The Warriors won Game 3 by 18. In Game 4, Jackson and Richardson helped erase a late deficit to go up 3-1. Dirk answered with 30 in a Game 5 win.

The series went back to Oakland, with the home team leading, 3-2.

“I kept waiting for Dallas to wake up,” Nelson says. “Game 6 was their chance. I told the team, Tonight is the night, we have to beat ’em. And we did. We destroyed them. I think we beat them by 20.”

The Warriors won Game 6 by 25. Jackson led the way with 33. Every shot fell and the crowd went ballistic, nervous energy giving way to mass delight.

Richardson’s last game as a Warrior came a couple weeks later, in Game 5 of the second round against Utah. The Jazz went big against Golden State that series, and though the Warriors competed—one loss in OT, another by 4 points—Utah beat ’em up pretty good.

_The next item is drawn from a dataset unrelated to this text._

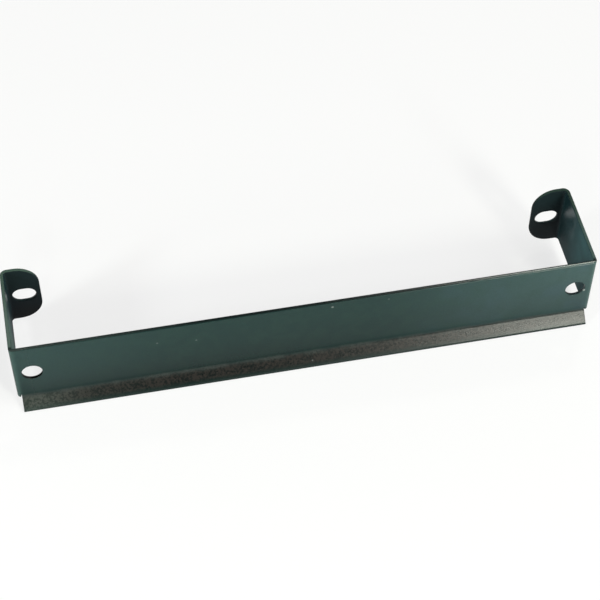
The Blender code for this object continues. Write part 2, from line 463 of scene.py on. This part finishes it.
def shade_by_angle():
    """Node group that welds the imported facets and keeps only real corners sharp."""
    group = bpy.data.node_groups.new("shade_by_angle", "GeometryNodeTree")
    group.interface.new_socket("Geometry", in_out="INPUT", socket_type="NodeSocketGeometry")
    group.interface.new_socket("Geometry", in_out="OUTPUT", socket_type="NodeSocketGeometry")
    nodes = group.nodes
    links = group.links
    start = nodes.new("NodeGroupInput")
    weld = nodes.new("GeometryNodeMergeByDistance")
    weld.inputs["Distance"].default_value = WELD_DISTANCE
    smooth = nodes.new("GeometryNodeSetShadeSmooth")
    angle = nodes.new("GeometryNodeInputMeshEdgeAngle")
    corner = nodes.new("FunctionNodeCompare")
    corner.data_type = "FLOAT"
    corner.operation = "GREATER_THAN"
    corner.inputs["B"].default_value = CORNER_ANGLE
    sharp = nodes.new("GeometryNodeSetShadeSmooth")
    sharp.domain = "EDGE"
    sharp.inputs["Shade Smooth"].default_value = False
    end = nodes.new("NodeGroupOutput")
    links.new(start.outputs[0], weld.inputs["Geometry"])
    links.new(weld.outputs["Geometry"], smooth.inputs["Geometry"])
    links.new(smooth.outputs["Geometry"], sharp.inputs["Geometry"])
    links.new(angle.outputs["Unsigned Angle"], corner.inputs["A"])
    links.new(corner.outputs["Result"], sharp.inputs["Selection"])
    links.new(sharp.outputs["Geometry"], end.inputs[0])
    return group


def front_coat(graph, sheet):
    """Teal coat of the panel and of all outer faces, paler towards the ends as painted light, lighter
    towards the top as painted light, and darker near the fold on the left as painted shade.
    """
    # Painted light: the coat turns paler, unevenly, towards both ends
    right = graph.ramp(sheet.along, *PAINTED_LIGHT_RIGHT)
    left = graph.ramp(sheet.along, *PAINTED_LIGHT_LEFT)
    uneven = graph.ramp(graph.noise(sheet.place, PAINTED_LIGHT_NOISE), *PAINTED_LIGHT_UNEVEN)
    coat = graph.mix(graph.times(graph.plus(right, left), uneven), FRONT_DARK, FRONT_PAINTED_LIGHT)
    blue = graph.ramp(graph.noise(sheet.place, BLUE_NOISE), *BLUE_PATCHES)
    coat = graph.mix(graph.times(blue, right), coat, FRONT_BLUE)
    mottled = graph.ramp(graph.noise(sheet.place, MOTTLE_NOISE), *MOTTLE_PATCHES)
    coat = graph.mix(mottled, coat, FRONT_MOTTLE)
    # Painted light and shade: lighter towards the top, darker near the fold on the left
    painted_light_and_shade = graph.ramp(sheet.height, *PAINTED_LIGHT_RISE)
    dim = graph.times(graph.ramp(sheet.height, *PAINTED_SHADE_FOOT), graph.ramp(sheet.along, *PAINTED_SHADE_FOOT_TO_LEFT))
    painted_light_and_shade = graph.times(painted_light_and_shade, graph.minus(1.0, dim))
    fine = graph.ramp(sheet.grain, *FRONT_GRAIN)
    return graph.scaled(coat, graph.times(painted_light_and_shade, fine))


def leg_coat(graph, sheet):
    """Coat of the legs' inner faces and the ears: light teal at the front as painted light, darker towards
    the rear, on the ears and at the left leg's foot as painted shade.
    """
    uneven = graph.ramp(graph.noise(sheet.place, LEG_NOISE), *LEG_UNEVEN)
    # Painted light at the front of the legs, painted shade towards the rear and on the ears
    coat = graph.mix(sheet.right_half, LEG_LEFT, LEG_RIGHT)
    coat = graph.mix(graph.ramp(sheet.depth, *LEG_DARKENING), coat, LEG_REAR_PAINTED_SHADE)
    ear_foot = graph.mix(sheet.right_half, EAR_FOOT_PAINTED_SHADE_LEFT, EAR_FOOT_PAINTED_SHADE_RIGHT)
    painted_ear_shade = graph.mix(graph.ramp(sheet.height, *EAR_RISE), ear_foot, EAR_PAINTED_SHADE)
    coat = graph.mix(graph.ramp(sheet.depth, *EAR_START), coat, painted_ear_shade)
    # Painted shade: darker towards the foot of the left leg
    left_foot = graph.times(graph.ramp(sheet.height, *LEG_LEFT_FOOT), sheet.left_half)
    return graph.scaled(coat, graph.times(uneven, graph.minus(1.0, left_foot)))


def paint_bend_highlight(graph, sheet, coat):
    """Paler coat on the outside of the bends between panel and legs: a painted highlight."""
    outward = graph.ramp(graph.size_of(sheet.along), *BEND_OUTWARD)
    painted_highlight = graph.times(outward, graph.ramp(sheet.depth, *BEND_FORWARD), BEND_HIGHLIGHT_SHARE)
    return graph.mix(painted_highlight, coat, PAINTED_BEND_HIGHLIGHT)


def hole_walls(graph, sheet, coat):
    """Darker coat on the inner walls of the panel's holes: painted shade, less dark in the right hole."""
    left = graph.near(sheet.place, LEFT_HOLE, HOLE_RIM)
    right = graph.near(sheet.place, RIGHT_HOLE, HOLE_RIM)
    wall = graph.ramp(graph.size_of(sheet.facing_back), *RIM_WALL)
    rim = graph.times(graph.math("MAXIMUM", left, right), wall, graph.ramp(sheet.depth, *RIM_DEPTH))
    return graph.mix(rim, coat, graph.mix(sheet.right_half, HOLE_WALL_SHADE_LEFT, HOLE_WALL_SHADE_RIGHT))


def lip_coat(graph, sheet):
    """Grainier coat of the lip, browner as painted reflection, greener along its lower edge and paler at
    its left end as a painted highlight.
    """
    fine = graph.noise(sheet.place, *LIP_GRAIN)
    soft = graph.times(graph.noise(sheet.place, LIP_PATCH_NOISE), LIP_PATCH_SHARE)
    speckled = graph.ramp(graph.plus(fine, soft), *LIP_SPECKLES)
    # Brown speckle: grain, with the lamps' warm reflection painted in
    coat = graph.mix(speckled, LIP_DARK, LIP_BROWN)
    coat = graph.mix(graph.ramp(sheet.height, *LIP_FOOT), coat, LIP_GREEN)
    # Painted highlight: paler towards the lip's left end
    slowly = graph.ramp(sheet.along, *LIP_HIGHLIGHT_SLOWLY, kind="LINEAR")
    quickly = graph.ramp(sheet.along, *LIP_HIGHLIGHT_QUICKLY)
    pale = graph.mix(speckled, LIP_HIGHLIGHT_DARK, LIP_HIGHLIGHT_LIGHT)
    return graph.mix(graph.plus(slowly, quickly), coat, pale)


def paint_fold_highlight(graph, sheet, coat):
    """Paler coat along the bend between panel and lip: a painted highlight of the bend."""
    above = graph.ramp(sheet.height, *FOLD_HIGHLIGHT_ABOVE)
    below = graph.ramp(sheet.height, *FOLD_HIGHLIGHT_BELOW)
    patchy = graph.ramp(graph.noise(sheet.place, FOLD_HIGHLIGHT_NOISE), *FOLD_HIGHLIGHT_PATCHES)
    spotty = graph.ramp(sheet.grain, *FOLD_HIGHLIGHT_SPOTS)
    fold_highlight = graph.times(above, below, sheet.before_face, patchy, spotty)
    return graph.mix(fold_highlight, coat, FOLD_HIGHLIGHT)


def edge_coat(graph, sheet):
    """Coat of the top edges: dark on the panel as painted shade, greener at the front of its right end as a
    painted highlight, and paler on the legs and ears as a painted highlight.
    """
    # Painted highlight on the top edges of the legs and ears
    painted_highlight = graph.mix(sheet.right_half, LEG_EDGE_HIGHLIGHT_LEFT, LEG_EDGE_HIGHLIGHT_RIGHT)
    painted_highlight_rear = graph.mix(sheet.right_half, LEG_EDGE_HIGHLIGHT_LEFT_REAR, LEG_EDGE_HIGHLIGHT_RIGHT_REAR)
    painted_highlight = graph.mix(graph.ramp(sheet.depth, *LEG_EDGE_HIGHLIGHT_FORWARD), painted_highlight_rear, painted_highlight)
    # Painted shade on the panel's top edge, with a painted highlight at the front of its right end
    dark = graph.mix(graph.ramp(sheet.along, *EDGE_TO_LEFT), PAINTED_EDGE_SHADE, PAINTED_EDGE_SHADE_LEFT)
    front = graph.times(graph.ramp(sheet.depth, *EDGE_FRONT), graph.ramp(sheet.along, *EDGE_FRONT_TO_RIGHT))
    dark = graph.mix(front, dark, PAINTED_EDGE_HIGHLIGHT)
    return graph.mix(sheet.behind_panel, dark, painted_highlight)


def coat_colour(graph, sheet):
    """Colour of the coat everywhere on the sheet."""
    coat = graph.mix(sheet.legs, front_coat(graph, sheet), leg_coat(graph, sheet))
    # Painted light: paler coat where the slots' light falls on the legs
    coat = graph.mix(graph.times(sheet.legs, sheet.slot_zone, PAINTED_SLOT_LIGHT_SHARE), coat, PAINTED_SLOT_LIGHT)
    # Painted highlight on the outside of the leg bends
    coat = paint_bend_highlight(graph, sheet, coat)
    # Painted shade on the inner walls of the holes
    coat = hole_walls(graph, sheet, coat)
    # The lip's browner coat: the lamps' warm reflection painted in
    coat = graph.mix(sheet.lip, coat, lip_coat(graph, sheet))
    # Painted highlight along the bend of the lip
    coat = paint_fold_highlight(graph, sheet, coat)
    # Painted shade and highlights on the top edges
    coat = graph.mix(sheet.top_edge, coat, edge_coat(graph, sheet))
    # Dust specks, and one painted glint at the edge of the right hole
    for spot, radius, share in SPECKS_AND_GLINT:
        coat = graph.mix(graph.times(graph.near(sheet.place, spot, radius), share), coat, DUST_AND_GLINT)
    return coat


def coat_roughness(graph, sheet):
    """Roughness of the coat: satin, rougher on the legs and on their top edges."""
    rough = graph.ramp(sheet.grain, *ROUGHNESS)
    left_end = graph.times(graph.ramp(sheet.along, *ROUGH_LEFT_END), graph.minus(1.0, sheet.behind_face))
    rough = graph.plus(rough, left_end)
    rough = graph.minus(rough, graph.times(sheet.top_edge, EDGE_POLISH))
    rough = graph.plus(rough, graph.times(sheet.top_edge, sheet.behind_panel, WORN_ROUGHNESS))
    on_legs = graph.minus(LEG_ROUGHNESS, graph.times(sheet.slot_zone, SLOT_ZONE_POLISH))
    rough = graph.plus(rough, graph.times(sheet.legs, on_legs))
    rear = graph.times(graph.ramp(sheet.depth, *EDGE_REAR), sheet.top_edge)
    rear = graph.times(rear, graph.minus(1.0, sheet.behind_panel))
    rough = graph.plus(rough, graph.times(rear, EDGE_REAR_ROUGHNESS))
    upper_lip = graph.times(sheet.lip, graph.ramp(sheet.height, *UPPER_LIP))
    upper_lip = graph.times(upper_lip, graph.ramp(sheet.along, *UPPER_LIP_TO_RIGHT))
    rough = graph.plus(rough, graph.times(upper_lip, UPPER_LIP_ROUGHNESS))
    cut_line = graph.times(graph.ramp(sheet.height, *LIP_CUT_LINE), sheet.before_face)
    return graph.plus(rough, graph.times(cut_line, LIP_CUT_ROUGHNESS))


def coat_relief(graph, sheet):
    """Fine grain, and the coat's own rounding of the panel's top edge."""
    grained = graph.bump(sheet.grain, GRAIN_HEIGHT)
    face_side = graph.times(graph.ramp(sheet.depth, *ROUNDED_FACE, kind="LINEAR"), sheet.top_edge)
    top_side = graph.ramp(sheet.height, *ROUNDED_TOP, kind="LINEAR")
    return graph.bump(graph.plus(face_side, top_side), normal=grained, invert=True)


def powder_coat():
    """Satin green-black powder coat, grainier on the lip and browner there as painted reflection; light and
    shade are painted into its colour in other places too.
    """
    material = bpy.data.materials.new("powder_coat")
    material.use_nodes = True
    graph = Graph(material.node_tree)
    sheet = Surface(graph)
    shader = graph.nodes["Principled BSDF"]
    shader.inputs["Specular IOR Level"].default_value = SPECULAR_LEVEL
    graph.put(coat_colour(graph, sheet), shader.inputs["Base Color"])
    graph.put(coat_roughness(graph, sheet), shader.inputs["Roughness"])
    graph.put(coat_relief(graph, sheet), shader.inputs["Normal"])
    return material


def dress_panel():
    """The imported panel, smoothed and coated."""
    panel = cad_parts["folded_panel"]
    panel.data.materials.clear()
    panel.data.materials.append(powder_coat())
    weld = panel.modifiers.new("shade_by_angle", "NODES")
    weld.node_group = shade_by_angle()
    even = panel.modifiers.new("even_normals", "WEIGHTED_NORMAL")
    even.keep_sharp = True
    even.weight = LARGE_FACES_FIRST


bpy.context.scene.view_settings.view_transform = "Standard"
make_camera()
make_world()
make_lights()
make_floor()
dress_panel()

In June, Richardson was traded to Charlotte. The move shook the Warriors’ core. “They shoulda kept J-Rich,” Harrington says. “What was the reason? Why not give him another year?”

The following summer, Golden State let Davis walk as a free agent. Nelson blames the front office for that departure; Harrington protests, “I never heard that Nellie fought for BD, I’ll say that.”

Whatever the case, Stephen Curry arrived a year later, in 2009. Somewhere along the line, these Warriors surpassed those Warriors, a sort of systems update.

“When Golden State goes small, they’re very similar to my teams,” says Nelson, who is now retired and resides in Maui. “But they’re better than any team I ever coached. I love watching them—I’m their biggest fan.”

Richardson remains in touch, too, though he now lives with his wife in her hometown of Boulder, CO. “I just turned 36,” he says. “I saw on Twitter the Warriors wished me Happy Birthday, the fans wished me Happy Birthday, saying, We Believe, all that stuff. It’s incredible.”

Foyle, who still lives in the Bay Area, hears the old mantra daily. “True Warriors fans define their authenticity by recognizing We Believe,” he says. “It was part of the team—seeing what happened over the years and believing that we could change it. We’d say it in the locker room and in the huddle: Believe.”